Chef Myrna is some kind of magician when it comes to mounting four or five NFS events a year. But she has arrived at the formula and the secret sauce: gather like-minded chefs, cooks, foodies to spend 4-5 days from their hectic calendar. No prima donnas. No celebrity chef with attitude. Just have fun while teaching students and professionals how to improve their craft. There we were with Chefs Robby Goco, Martin Kaspar, Thomas Wenger along with Rhea Rizzo, Tina Legarda, Angelo Comsti, Ginny de Guzman, Manny Torrejon – and you may wonder what do these star foodies have in common? They take schedules to heart, they are up at 5 a.m. to catch the 7 a.m. mocktails set up. Everyone stays until the last dish or display is judged, and reports and codes are sent to central HQ to tally scores.

In other legs, famous chefs like Grand Dame Glenda Barretto joined us in Batangas last year, while Chef Beth Romualdez joined them in Bacolod last time. Sandy Daza is now in Cagayan de Oro with pastry chef Penk Ching.

In Baguio, where Myrna and HRAB head Anthony de Leon have been teammates and partners for 16 years now, things proceed like clockwork. There is nothing left to chance as judges check in. You are welcomed to the beautiful refurbished rooms of the club, meals and drinks provided at the judges’ lounge and you get schedules and directions and all the minute details you may ask about. Students from all over Cordillera region troop to BCC for their competitions with excitement and certainly with a lot of fear. Professionals from restaurants and hotels around Baguio also send their competing chefs, baristas, housekeepers and bartenders. The three-day event rocked Baguio – literally – as the first day received aftershocks from the Pugo, La Union earthquake. But the show must go on, as we were assured the Convention Hall was made of rock-hard materials and real steel.

After having seen Anthony and Chef Myrna at work, I get to understand how NFS has become an institution. The local partner must be as passionate and involved in the main mission: to discover these diamonds in the rough and hone them to be the exemplars in the industry. The youth await this opportunity and most even get coaches like it was a revalida. Whether it is preparing regional cuisine or making a fancy pineapple flambé in the live kitchen, the students cheer for their favorites as judges knotted their brows in deciding who is better at neatness, preparation and who observed the theme: Sustainability. Foraging in your backyards to discover a talisay nut or edible flowers, bamboo tisane or herbal tea, the idea of sustainability and honoring local ingredients is impressed upon the youth while they create the themed dish. Can you believe I tasted 19 pineapple flambé renditions! But I was overjoyed with the ingredients they each found, further expanding my catalog of foraged edible food.

After a quick lunch of beautiful grilled meats and seafood and the famous breads of the Baguio Country Club, it was our turn to judge tea concoctions, which was perfect as it was after a hurried but sumptuous midday break.
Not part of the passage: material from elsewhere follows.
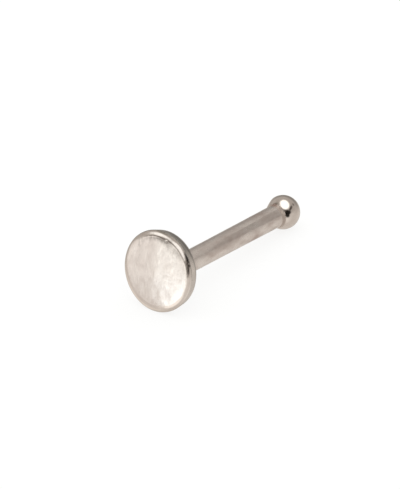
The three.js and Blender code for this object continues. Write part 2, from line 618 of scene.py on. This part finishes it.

The herbal teas ranged from rattan fruit to Bambusa Vulgaris (common bamboo) leaves to our usual lemongrass, pandan and ITSA mountain tea.

My next session was Coffee Concoctions, of course. And what a joy to see these professionals honor their local brew: preserving traditions like brewing in a claypot, foraging for edible flowers to be used to garnish their cocktails and using Cordillera coffee in every concoction.

Now, imagine chefs tasting 11 versions of kilawin (ceviche) or etag (dried smoked pork), some had to taste various versions of pinakbet while others judged wedding cakes, table settings and cocktails with flairtending. I caught the last part of this session where there were people tasked with just catching the wayward bottles of nervous jugglers or performers. Comic relief in a tense situation as it is a competition, after all.

And all these go on for three long days (for each leg) but with a very noble purpose: to discover talent where there are not many opportunities if left by themselves to find that golden chance. And for over a decade now, NFS has produced many chefs, cooks, bartenders who have become famous here and abroad. In fact, some of them now join Chef Myrna, so they can also give back. Because they know how it feels to have the interest and potential but no stage to show it on. Observers see the results but never ask who thought of putting this up some 16 years ago. Chef Myrna is one quiet founder and enabler.

That is National Food Showdown (NFS). As of this writing, I am the one convincing Chef Myrna to document the stories of success borne out of their experience in having competed and won at an NFS event many years back. The secret sauce? I keep asking Chef Myrna: why do these name chefs volunteer or raise their hands when you call? And she just smiled: because they believe in the cause. It is not profit-driven, it is purpose-driven. Well said, chef.